• Data shown
####
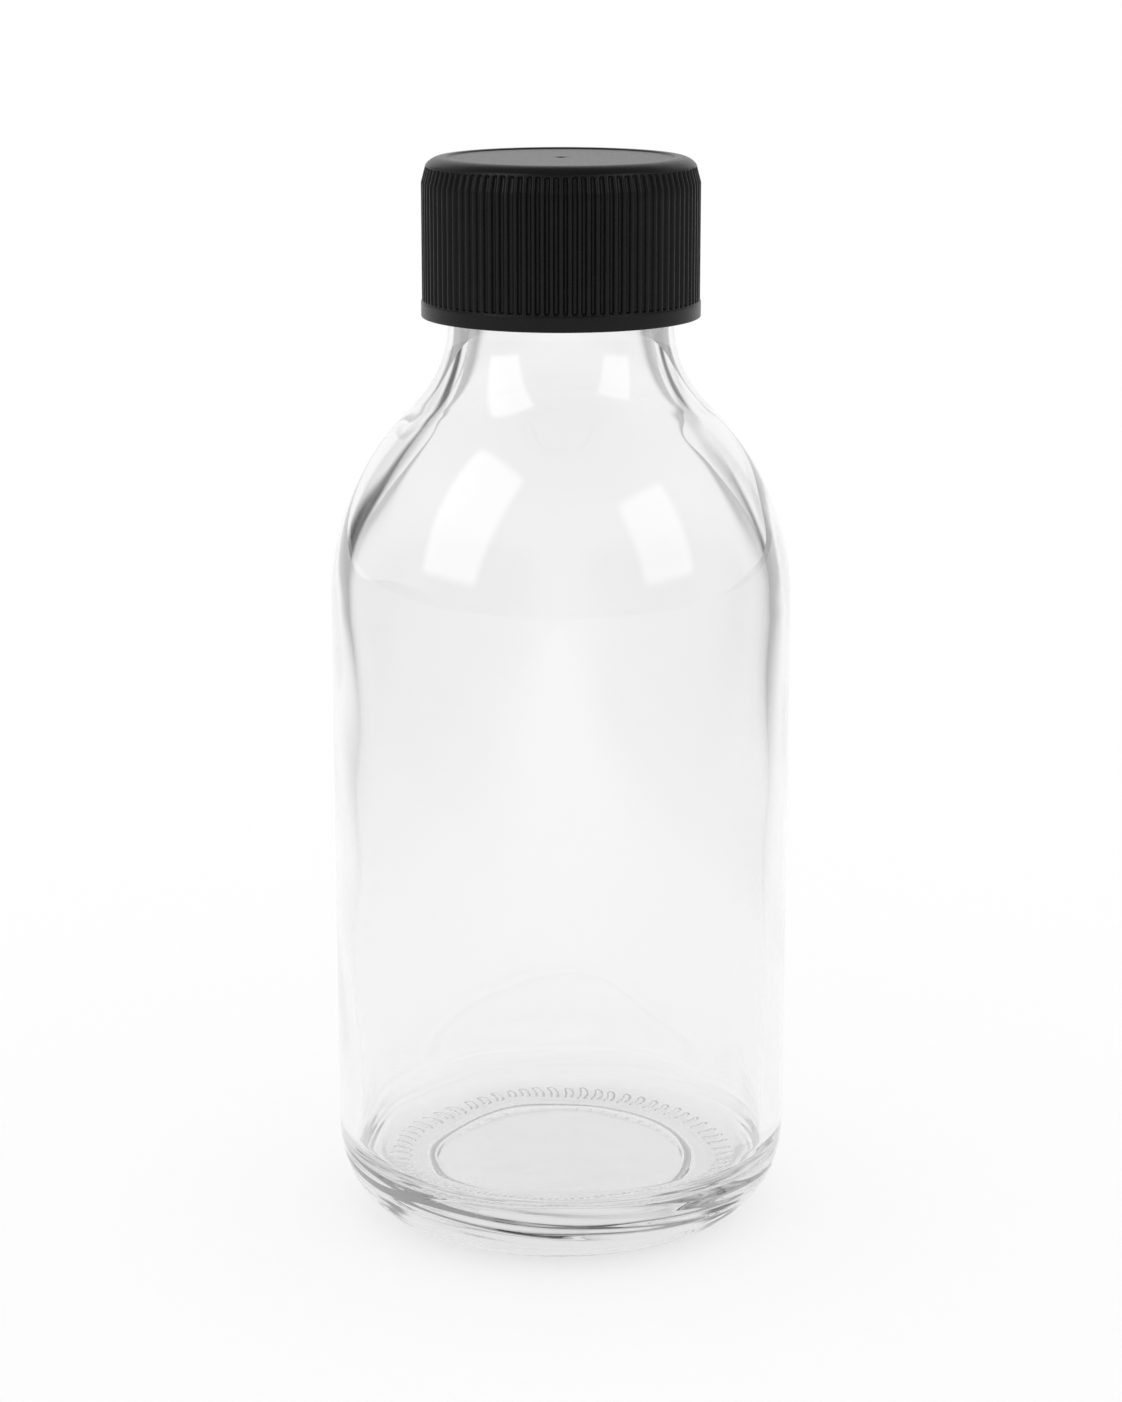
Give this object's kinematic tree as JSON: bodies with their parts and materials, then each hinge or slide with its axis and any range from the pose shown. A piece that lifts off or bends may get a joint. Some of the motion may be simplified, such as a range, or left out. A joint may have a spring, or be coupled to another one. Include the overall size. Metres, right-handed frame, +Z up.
{
  "type": "screw-cap glass bottle",
  "caption": "small round clear glass bottle with a rounded shoulder, short neck, thick grip-ringed base and a ribbed black plastic screw cap with a foam seal",
  "frame": {"origin": "centre of the bottle's base, on the plane that it stands on", "axes": "+Z up along the bottle's axis, through the middle of the cap; the bottle is round, and +X is where the thread on the glass starts"},
  "size_m": [0.051, 0.051, 0.1193],
  "materials": {
    "clear_glass": "clear, fire-polished, with the slight waviness of moulded glass",
    "black_plastic": "fine satin moulding texture, smoother on the rounded rim",
    "white_foam": "fine closed-cell polyethylene foam with a smooth skin"
  },
  "bodies": {
    "bottle": {"glass_bottle": "clear_glass"},
    "liner": {"cap_liner": "white_foam"},
    "cap": {"screw_cap": "black_plastic"}
  },
  "joints": [
    {"name": "cap_lift", "type": "slide", "parent": "bottle", "child": "liner", "axis": [0, 0, 1], "range_m": [0, 0.0255]},
    {"name": "cap_turn", "type": "hinge", "parent": "liner", "child": "cap", "pos_m": [0, 0, 0.11], "axis": [0, 0, 1], "range_deg": [0, 2160]}
  ],
  "couplings": [
    {"joint": "cap_lift", "follows": "cap_turn", "m_per_rad": 0.0006737}
  ]
}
####
Print the material once more, exactly.

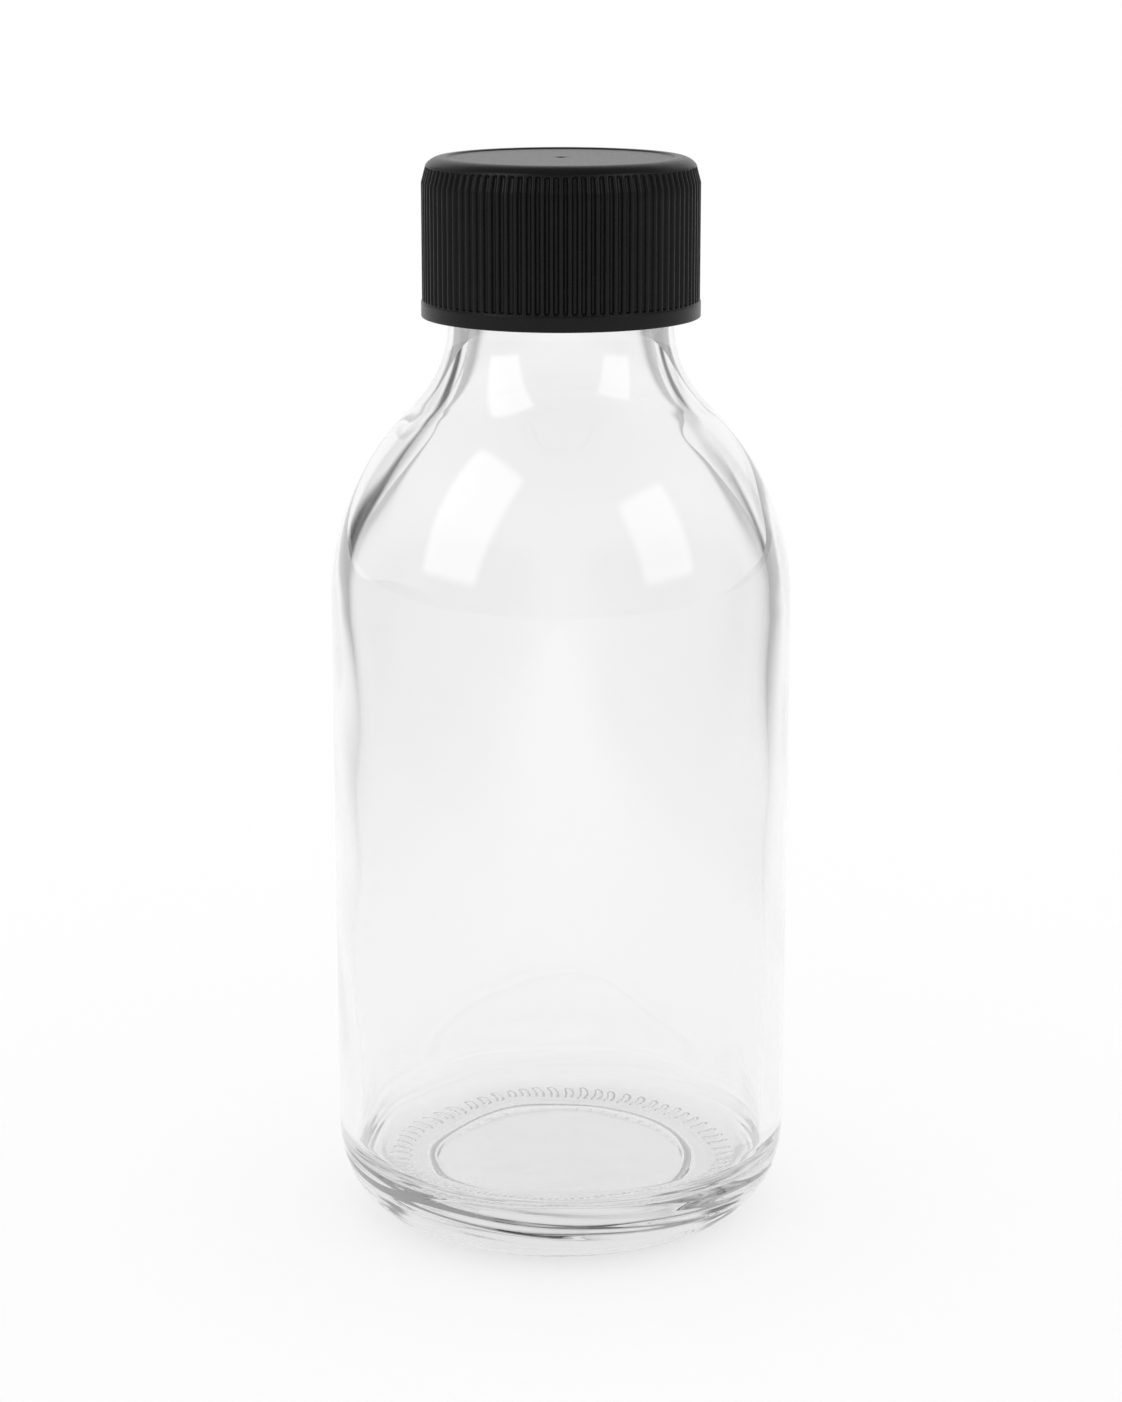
Give this object's kinematic tree as JSON: bodies with their parts and materials, then each hinge or slide with its axis and any range from the pose shown. A piece that lifts off or bends may get a joint. Some of the motion may be simplified, such as a range, or left out. A joint may have a spring, or be coupled to another one. Include the overall size. Metres, right-handed frame, +Z up.
{
  "type": "screw-cap glass bottle",
  "caption": "small round clear glass bottle with a rounded shoulder, short neck, thick grip-ringed base and a ribbed black plastic screw cap with a foam seal",
  "frame": {"origin": "centre of the bottle's base, on the plane that it stands on", "axes": "+Z up along the bottle's axis, through the middle of the cap; the bottle is round, and +X is where the thread on the glass starts"},
  "size_m": [0.051, 0.051, 0.1193],
  "materials": {
    "clear_glass": "clear, fire-polished, with the slight waviness of moulded glass",
    "black_plastic": "fine satin moulding texture, smoother on the rounded rim",
    "white_foam": "fine closed-cell polyethylene foam with a smooth skin"
  },
  "bodies": {
    "bottle": {"glass_bottle": "clear_glass"},
    "liner": {"cap_liner": "white_foam"},
    "cap": {"screw_cap": "black_plastic"}
  },
  "joints": [
    {"name": "cap_lift", "type": "slide", "parent": "bottle", "child": "liner", "axis": [0, 0, 1], "range_m": [0, 0.0255]},
    {"name": "cap_turn", "type": "hinge", "parent": "liner", "child": "cap", "pos_m": [0, 0, 0.11], "axis": [0, 0, 1], "range_deg": [0, 2160]}
  ],
  "couplings": [
    {"joint": "cap_lift", "follows": "cap_turn", "m_per_rad": 0.0006737}
  ]
}